* BEGIN TASK INPUT *

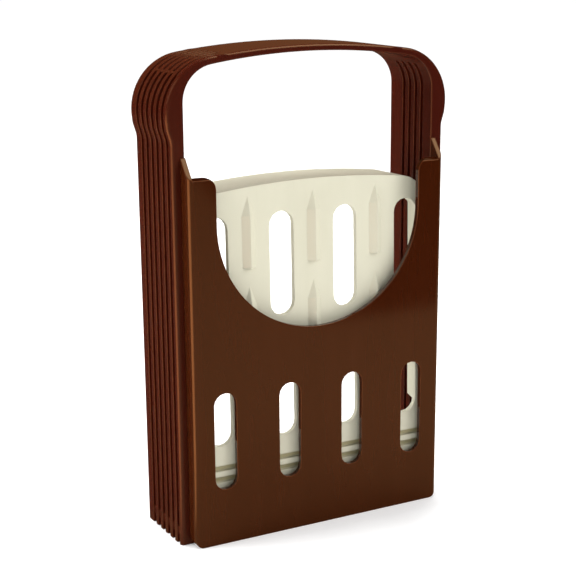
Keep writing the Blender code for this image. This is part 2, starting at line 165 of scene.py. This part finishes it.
def mouldedPlastic(name, look):
    # Moulded plastic: soft edges, lighter on them for wear and as a painted highlight, a
    # slightly wavy skin, flow marks and fine scuffs.
    material, tree = newMaterial(name)
    place = objectPlace(tree)
    bevel = {"samples": moulding["bevelSamples"]}
    rounded = addNode(tree, "ShaderNodeBevel", bevel, {"Radius": look["edgeRadius"]})
    flat = addNode(tree, "ShaderNodeNewGeometry", out="Normal")
    dot = {"operation": "DOT_PRODUCT"}
    facing = addNode(tree, "ShaderNodeVectorMath", dot, [rounded, flat], "Value")
    edge = (1 - facing).between(*moulding["edgeSpan"])

    waves, flow, skin, scuffs = (
        noiseOn(tree, place, look[kind + "Scale"], **moulding[kind])
        for kind in ("wave", "flow", "skin", "scuff")
    )
    scuffMask = scuffs.between(*moulding["scuffSpan"])

    color = addNode(tree, "ShaderNodeValToRGB", {"stops": look["flowColors"]}, [flow])
    # Edge colour: partly wear, partly a painted highlight along the rounded edges.
    color = mixColors(tree, edge * look["wearAndHighlightMix"], color, look["wearAndHighlightColor"])
    color = mixColors(tree, scuffMask * look["scuffTint"], color, look["scuffColor"])
    # Painted shade darkens the tray's cut grooves.
    if "grooves" in look:
        grooves = grooveShadeMask(tree, place, look["grooves"])
        color = mixColors(tree, grooves * look["grooveShadeMix"], color, look["grooveShadeColor"])

    rough = look["roughness"] + (flow - moulding["noiseMiddle"]) * look["flowRoughness"]
    rough = rough + edge * look["edgeRoughness"] + scuffMask * look["scuffRoughness"]

    height = waves * look["waveHeight"] + skin * look["skinHeight"]
    height = height - scuffMask * look["scuffDepth"]
    bumps = {"Strength": 1.0, "Distance": 1.0, "Height": height, "Normal": rounded}  # in metres
    normal = addNode(tree, "ShaderNodeBump", values=bumps)

    finish = {
        "Base Color": color, "Roughness": rough, "Normal": normal,
        "IOR": look["ior"], "Specular IOR Level": look["specular"],
    }
    shader = addNode(tree, "ShaderNodeBsdfPrincipled", values=finish)
    addNode(tree, "ShaderNodeOutputMaterial", values={"Surface": shader})
    return material


archLook = {
    "edgeRadius": 0.7 * mm,
    "waveScale": 22.0, "waveHeight": 0.10 * mm,
    "flowScale": 60.0,
    "skinScale": 900.0, "skinHeight": 0.004 * mm,
    "scuffScale": 700.0, "scuffDepth": 0.004 * mm,
    "flowColors": [
        (0.3, (0.043, 0.0040, 0.0012, 1)),
        (0.7, (0.051, 0.0052, 0.0018, 1)),
    ],
    # Lighter edges: wear and a painted highlight.
    "wearAndHighlightColor": (0.130, 0.028, 0.010, 1), "wearAndHighlightMix": 0.7,
    "scuffColor": (0.08, 0.026, 0.014, 1), "scuffTint": 0.10,
    "roughness": 0.20, "flowRoughness": 0.08,
    "edgeRoughness": 0.04, "scuffRoughness": 0.10,
    "ior": 1.5, "specular": 0.5,
}
# The plate is as the arch, but more polished and a little more yellow.
plateLook = {
    **archLook,
    "waveScale": 14.0, "waveHeight": 0.05 * mm,
    "flowColors": [
        (0.3, (0.034, 0.0056, 0.0008, 1)),
        (0.7, (0.040, 0.0070, 0.0013, 1)),
    ],
    # Lighter edges: wear and a painted highlight.
    "wearAndHighlightColor": (0.150, 0.038, 0.013, 1), "wearAndHighlightMix": 0.8,
    "roughness": 0.09, "flowRoughness": 0.03,
}
trayLook = {
    "edgeRadius": 0.6 * mm,
    "waveScale": 30.0, "waveHeight": 0.08 * mm,
    "flowScale": 45.0,
    "skinScale": 800.0, "skinHeight": 0.006 * mm,
    "scuffScale": 600.0, "scuffDepth": 0.004 * mm,
    "flowColors": [
        (0.3, (0.615, 0.595, 0.462, 1)),
        (0.7, (0.660, 0.638, 0.502, 1)),
    ],
    # Lighter edges: wear and a painted highlight.
    "wearAndHighlightColor": (0.72, 0.69, 0.57, 1), "wearAndHighlightMix": 0.5,
    "scuffColor": (0.55, 0.51, 0.39, 1), "scuffTint": 0.15,
    "roughness": 0.36, "flowRoughness": 0.10,
    "edgeRoughness": 0.05, "scuffRoughness": 0.10,
    "ior": 1.5, "specular": 0.4,
    # Painted shade in the cut grooves. The grooves start at low and stop at top. Their sides
    # are given in pitches.
    "grooves": {
        "low": 18.8 * mm, "pitch": 5.28 * mm, "top": 37.2 * mm, "sides": (0.12, 0.34),
        "floor": -16.3 * mm, "lean": 0.0244, "soft": 0.4 * mm,
    },
    "grooveShadeColor": (0.27, 0.225, 0.070, 1), "grooveShadeMix": 0.70,
}

finishes = {
    "knife_guide_arch": ("archBrown", archLook),
    "stop_plate": ("plateBrown", plateLook),
    "loaf_tray": ("trayCream", trayLook),
}
for node, (name, look) in finishes.items():
    material = mouldedPlastic(name, look)
    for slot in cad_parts[node].material_slots:
        slot.material = material
print("plastic on", len(finishes), "pieces")


# Camera where the photo was taken from. Angles in degrees, lens and sensor in millimetres.
viewPoint = {
    "azimuth": 27.56, "elevation": 14.19, "roll": -0.40,
    "target": (-17.1 * mm, -22.2 * mm, 116.4 * mm), "distance": 591.26 * mm,
    "lens": 82.75, "sensor": 36.0, "clipStart": 0.01,
}


def addCamera(setup):
    azimuth, elevation, roll = (
        math.radians(setup[angle]) for angle in ("azimuth", "elevation", "roll")
    )
    level = math.cos(elevation)
    back = Vector((
        -math.sin(azimuth) * level, -math.cos(azimuth) * level, math.sin(elevation),
    ))
    right = Vector((0, 0, 1)).cross(back).normalized()
    up = back.cross(right)
    tiltRight = math.cos(roll) * right + math.sin(roll) * up
    tiltUp = math.cos(roll) * up - math.sin(roll) * right
    lens = bpy.data.cameras.new("photoCamera")
    lens.lens = setup["lens"]
    lens.sensor_width = setup["sensor"]
    lens.clip_start = setup["clipStart"]
    camera = bpy.data.objects.new("photoCamera", lens)
    bpy.context.scene.collection.objects.link(camera)
    place = Matrix((tiltRight, tiltUp, back)).transposed().to_4x4()
    place.translation = Vector(setup["target"]) + back * setup["distance"]
    camera.matrix_world = place
    bpy.context.scene.camera = camera


addCamera(viewPoint)
print("camera")


# White table. In gloss alone its colour is painted reflection: warm, with three painted zones,
# a dark one in front at the right, a dim one behind the part, and a glowing glint streak to the
# left. Lengths are in metres.
table = {
    "size": 60.0, "color": (0.985, 0.985, 0.985, 1), "lift": 0.10,
    "inGloss": (0.40, 0.235, 0.105, 1),
    "dark": {
        "inGloss": (0.02, 0.01, 0.005, 1),
        "front": 0.325, "left": 0.17, "slant": 0.28, "soft": 0.004,
    },
    "dim": {"inGloss": (0.08, 0.038, 0.022, 1), "front": -0.02, "soft": 0.05},
    "glintStreak": {
        "inGloss": (2.8, 1.10, 0.38, 1),
        "right": -0.07, "lowSlope": 0.10, "highSlope": 1.4, "soft": 0.03,
    },
}


def paintedReflectionZones(tree, setup):
    # The masks of the three painted reflection zones, by name and in the order they are laid
    # on.
    place = objectPlace(tree)
    x, y = (along(tree, place, axis) for axis in "XY")
    forward = -1 * y
    dark, dim, glintStreak = (setup[zone] for zone in ("dark", "dim", "glintStreak"))
    beyond = forward - dark["front"]
    beside = x - (dark["left"] + beyond * dark["slant"])
    leftward = glintStreak["right"] - x
    above = forward - leftward * glintStreak["lowSlope"]
    below = leftward * glintStreak["highSlope"] - forward
    return {
        "dark": beyond.past(0, dark["soft"]) * beside.past(0, dark["soft"]),
        "dim": y.past(dim["front"], dim["soft"]),
        "glintStreak": above.past(0, glintStreak["soft"]) * below.past(0, glintStreak["soft"]),
    }


def addTable(setup):
    half = setup["size"] / 2
    mesh = bpy.data.meshes.new("tableTop")
    corners = [(-half, -half, 0), (half, -half, 0), (half, half, 0), (-half, half, 0)]
    mesh.from_pydata(corners, [], [(0, 1, 2, 3)])
    floor = bpy.data.objects.new("tableTop", mesh)
    bpy.context.scene.collection.objects.link(floor)
    material, tree = newMaterial("tableWhite")
    seen = setup["inGloss"]
    for zone, mask in paintedReflectionZones(tree, setup).items():
        seen = mixColors(tree, mask, seen, setup[zone]["inGloss"])
    # Glossy rays see the painted reflection colours, all other rays the white table.
    gloss = addNode(tree, "ShaderNodeLightPath", out="Is Glossy Ray")
    color = mixColors(tree, gloss, setup["color"], seen)
    # A little light of its own keeps the far table as white as the backdrop.
    lift = addNode(tree, "ShaderNodeLightPath", out="Is Camera Ray") * setup["lift"]
    glow = addNode(tree, "ShaderNodeEmission", values={"Strength": lift})
    matte = addNode(tree, "ShaderNodeBsdfDiffuse", values={"Color": color})
    shader = addNode(tree, "ShaderNodeAddShader", values=[matte, glow])
    addNode(tree, "ShaderNodeOutputMaterial", values={"Surface": shader})
    mesh.materials.append(material)


addTable(table)
print("table")


# The room lights the part evenly, is white behind it, and is dim and warm in gloss.
room = {
    "light": (0.65, 0.65, 0.65, 1), "backdrop": (1, 1, 1, 1),
    "inGloss": (0.17, 0.076, 0.030, 1),
}


def addRoom(setup):
    world = bpy.data.worlds.new("studio")
    world.use_nodes = True
    tree = world.node_tree
    tree.nodes.clear()
    seen = addNode(tree, "ShaderNodeLightPath", out="Is Camera Ray")
    gloss = addNode(tree, "ShaderNodeLightPath", out="Is Glossy Ray")
    color = mixColors(tree, seen, setup["light"], setup["backdrop"])
    color = mixColors(tree, gloss, color, setup["inGloss"])
    light = addNode(tree, "ShaderNodeBackground", values={"Color": color})
    addNode(tree, "ShaderNodeOutputWorld", values={"Surface": light})
    bpy.context.scene.world = world


addRoom(room)
print("room")


# A broad sun from the right in front and two white fills light the surfaces, and two warm
# glows show in their gloss alone. The sun's place is from the part's middle.
white = (1.0, 1.0, 1.0)
warm = (1.0, 0.62, 0.32)
sun = {"from": (0.58, -0.58, 0.60), "angle": 34.0, "power": 1.45}
fills = {
    "fillLeft": {"spot": (-1.2, 0.3, 0.7), "size": (0.5, 0.9), "power": 13.0},
    "fillTop": {"spot": (0.0, 0.5, 1.4), "size": (1.2, 0.8), "power": 18.0},
}
glows = {
    "glowLeft": {"spot": (-1.2, -0.4, 0.9), "size": (0.5, 0.9), "power": 5.0},
    "glowTop": {"spot": (0.55, -0.25, 1.25), "size": (0.8, 0.8), "power": 9.0},
}


def addLamp(name, kind, spot, aim, power, gloss):
    lamp = bpy.data.lights.new(name, kind)
    lamp.energy = power
    item = bpy.data.objects.new(name, lamp)
    bpy.context.scene.collection.objects.link(item)
    turn = (Vector(aim) - Vector(spot)).to_track_quat("-Z", "Y")
    item.matrix_world = Matrix.Translation(Vector(spot)) @ turn.to_matrix().to_4x4()
    item.visible_glossy = gloss
    item.visible_diffuse = not gloss
    return lamp


def addBoxes(boxes, aim, gloss, color):
    for name, box in boxes.items():
        lamp = addLamp(name, "AREA", box["spot"], aim, box["power"], gloss)
        lamp.shape = "RECTANGLE"
        lamp.color = color
        lamp.size, lamp.size_y = box["size"]


middle = (cadBox[0] + cadBox[1]) / 2
sunSpot = middle + Vector(sun["from"])
sunLamp = addLamp("keyRightFront", "SUN", sunSpot, middle, sun["power"], False)
sunLamp.angle = math.radians(sun["angle"])
addBoxes(fills, middle, False, white)
addBoxes(glows, middle, True, warm)
bpy.context.scene.view_settings.view_transform = "Standard"
print("lamps")
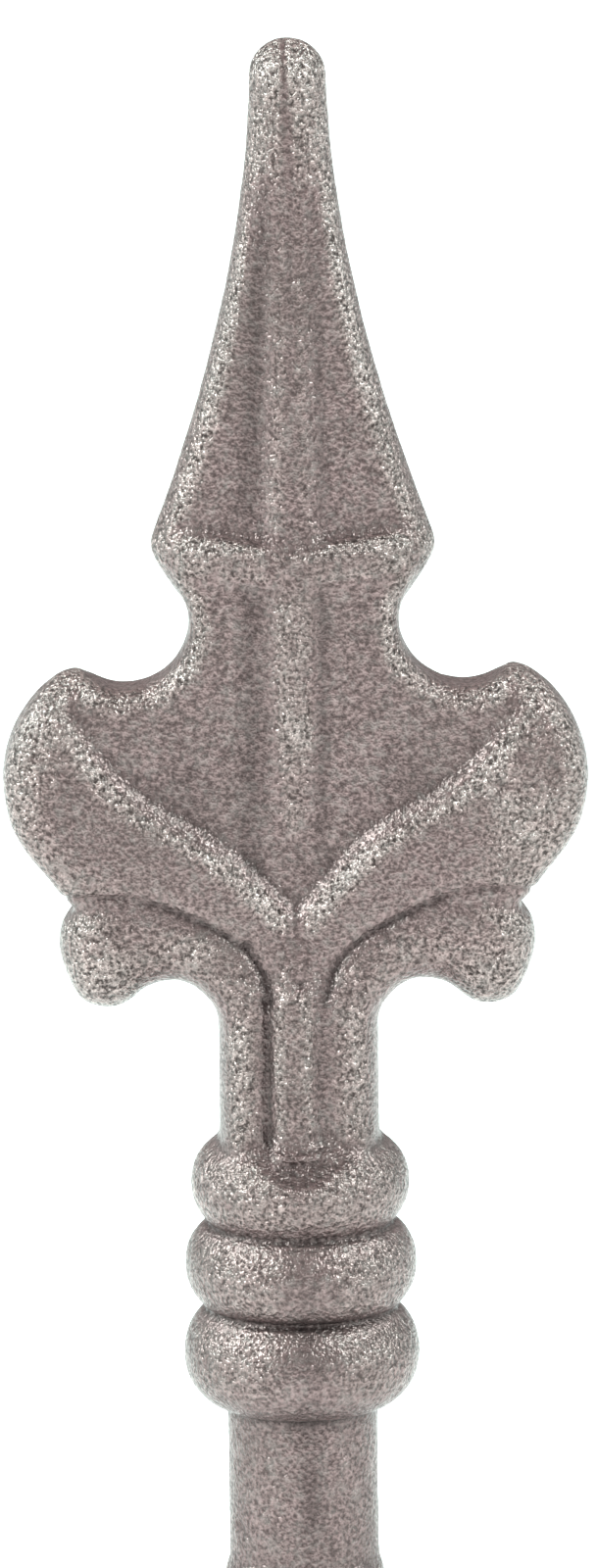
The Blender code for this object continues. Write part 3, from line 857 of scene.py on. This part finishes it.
def make_finial():
    """The whole casting as one piece, which stands for the plain solid."""
    rough = bpy.data.objects.new("rough", melted_forms())
    bpy.context.scene.collection.objects.link(rough)
    tree = skin_tree(blasted_iron())
    skin = rough.modifiers.new("skin", "NODES")
    skin.node_group = tree
    for name, _, value in SKIN_SETTINGS:
        skin[socket_id(tree, name)] = value
    mesh = plain_mesh(rough)
    carve(mesh)
    finished = bpy.data.objects.new("finial_casting", mesh)
    bpy.context.scene.collection.objects.link(finished)
    bpy.data.objects.remove(rough)
    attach(finished, "root")
    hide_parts("finial")


def make_floor():
    """A plain white sheet that the finial's foot stands on."""
    bm = bmesh.new()
    bmesh.ops.create_grid(bm, x_segments=1, y_segments=1, size=FLOOR_HALF_SIZE)
    mesh = bpy.data.meshes.new("floor")
    bm.to_mesh(mesh)
    bm.free()
    floor = bpy.data.objects.new("floor", mesh)
    bpy.context.scene.collection.objects.link(floor)
    material = bpy.data.materials.new("white_paper")
    material.use_nodes = True
    shader = material.node_tree.nodes["Principled BSDF"]
    shader.inputs["Base Color"].default_value = srgb("#f4f4f4")
    shader.inputs["Roughness"].default_value = 0.9
    shader.inputs["Emission Color"].default_value = srgb("#ffffff")
    shader.inputs["Emission Strength"].default_value = 0.25
    mesh.materials.append(material)


def make_light():
    """A white tent, brighter at the sides, above and high up behind, with two soft boxes at each side."""
    world = bpy.data.worlds.new("tent")
    bpy.context.scene.world = world
    world.use_nodes = True
    tree = world.node_tree
    background = tree.nodes["Background"]
    facing = add_node(tree, "ShaderNodeTexCoord").outputs["Generated"]
    parts = add_node(tree, "ShaderNodeSeparateXYZ", Vector=facing)
    ways = {}
    for name, axis, operation in (("above", "Z", "MAXIMUM"), ("right", "X", "MAXIMUM"),
                                  ("left", "X", "MINIMUM"), ("behind", "Y", "MAXIMUM")):
        ways[name] = add_node(tree, "ShaderNodeMath", {"operation": operation}, _0=parts.outputs[axis],
                              _1=0.0).outputs["Value"]
    glow = {}
    strength = FRONT_LIGHT
    for name, other, share in (("above", "above", ABOVE_LIGHT), ("behind", "above", BEHIND_LIGHT),
                               ("right", "right", RIGHT_LIGHT), ("left", "left", LEFT_LIGHT)):
        glow[name] = add_node(tree, "ShaderNodeMath", {"operation": "MULTIPLY"}, _0=ways[name],
                              _1=ways[other]).outputs["Value"]
        strength = add_node(tree, "ShaderNodeMath", {"operation": "MULTIPLY_ADD"}, _0=glow[name],
                            _1=share, _2=strength).outputs["Value"]
    tree.links.new(strength, background.inputs["Strength"])
    sideways = add_node(tree, "ShaderNodeMath", {"operation": "ADD"}, _0=glow["right"], _1=glow["left"])
    tint = add_node(tree, "ShaderNodeMix", {"data_type": "RGBA"}, Factor=sideways.outputs["Value"],
                    _6=srgb(FRONT_TINT), _7=srgb(SIDE_TINT))
    tree.links.new(tint.outputs[2], background.inputs["Color"])
    for name, spot, power in SOFT_BOXES:
        lamp = bpy.data.lights.new(name, "AREA")
        lamp.shape = "RECTANGLE"
        lamp.size = BOX_WIDTH
        lamp.size_y = BOX_HEIGHT
        lamp.energy = power
        lamp.color = srgb(BOX_TINT)[:3]
        holder = bpy.data.objects.new(name, lamp)
        holder.location = spot
        holder.visible_camera = False
        holder.rotation_euler = (Vector(BOX_AIM) - Vector(spot)).to_track_quat("-Z", "Y").to_euler()
        bpy.context.scene.collection.objects.link(holder)
    view = bpy.context.scene.view_settings
    view.view_transform = "Standard"
    view.look = "None"


def make_camera():
    """A long lens that looks down on the finial and leans as the photograph does."""
    pixel = MM_PER_PIXEL * MM
    aim = Vector(((PHOTO_WIDTH / 2 - AXIS_PIXEL_X) * pixel, 0, AIM_HEIGHT))
    camera_data = bpy.data.cameras.new("camera")
    camera_data.sensor_fit = "VERTICAL"
    camera_data.angle = 2 * math.atan(PHOTO_HEIGHT / 2 * pixel / CAMERA_DISTANCE)
    camera = bpy.data.objects.new("camera", camera_data)
    spot = aim + CAMERA_DISTANCE * Vector((0, -math.cos(CAMERA_DOWN), math.sin(CAMERA_DOWN)))
    facing = (aim - spot).to_track_quat("-Z", "Y").to_matrix().to_4x4()
    camera.matrix_world = Matrix.Translation(spot) @ facing @ Matrix.Rotation(-CAMERA_LEAN, 4, "Z")
    bpy.context.scene.collection.objects.link(camera)
    bpy.context.scene.camera = camera


make_finial()
make_floor()
make_light()
make_camera()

* END TASK INPUT *

— THE EXERCISE —
Repeat only the lines above, from the first line of the entries through the line that contains "rough = rough", including both ends.

— COMPLETE RESPONSE —
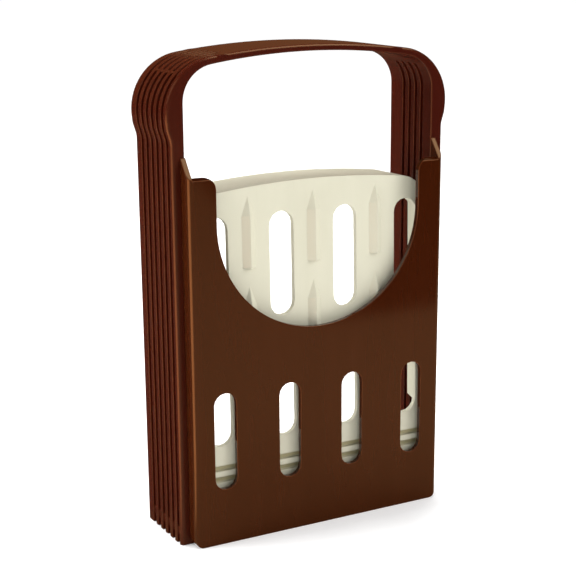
Keep writing the Blender code for this image. This is part 2, starting at line 165 of scene.py. This part finishes it.
def mouldedPlastic(name, look):
    # Moulded plastic: soft edges, lighter on them for wear and as a painted highlight, a
    # slightly wavy skin, flow marks and fine scuffs.
    material, tree = newMaterial(name)
    place = objectPlace(tree)
    bevel = {"samples": moulding["bevelSamples"]}
    rounded = addNode(tree, "ShaderNodeBevel", bevel, {"Radius": look["edgeRadius"]})
    flat = addNode(tree, "ShaderNodeNewGeometry", out="Normal")
    dot = {"operation": "DOT_PRODUCT"}
    facing = addNode(tree, "ShaderNodeVectorMath", dot, [rounded, flat], "Value")
    edge = (1 - facing).between(*moulding["edgeSpan"])

    waves, flow, skin, scuffs = (
        noiseOn(tree, place, look[kind + "Scale"], **moulding[kind])
        for kind in ("wave", "flow", "skin", "scuff")
    )
    scuffMask = scuffs.between(*moulding["scuffSpan"])

    color = addNode(tree, "ShaderNodeValToRGB", {"stops": look["flowColors"]}, [flow])
    # Edge colour: partly wear, partly a painted highlight along the rounded edges.
    color = mixColors(tree, edge * look["wearAndHighlightMix"], color, look["wearAndHighlightColor"])
    color = mixColors(tree, scuffMask * look["scuffTint"], color, look["scuffColor"])
    # Painted shade darkens the tray's cut grooves.
    if "grooves" in look:
        grooves = grooveShadeMask(tree, place, look["grooves"])
        color = mixColors(tree, grooves * look["grooveShadeMix"], color, look["grooveShadeColor"])

    rough = look["roughness"] + (flow - moulding["noiseMiddle"]) * look["flowRoughness"]
    rough = rough + edge * look["edgeRoughness"] + scuffMask * look["scuffRoughness"]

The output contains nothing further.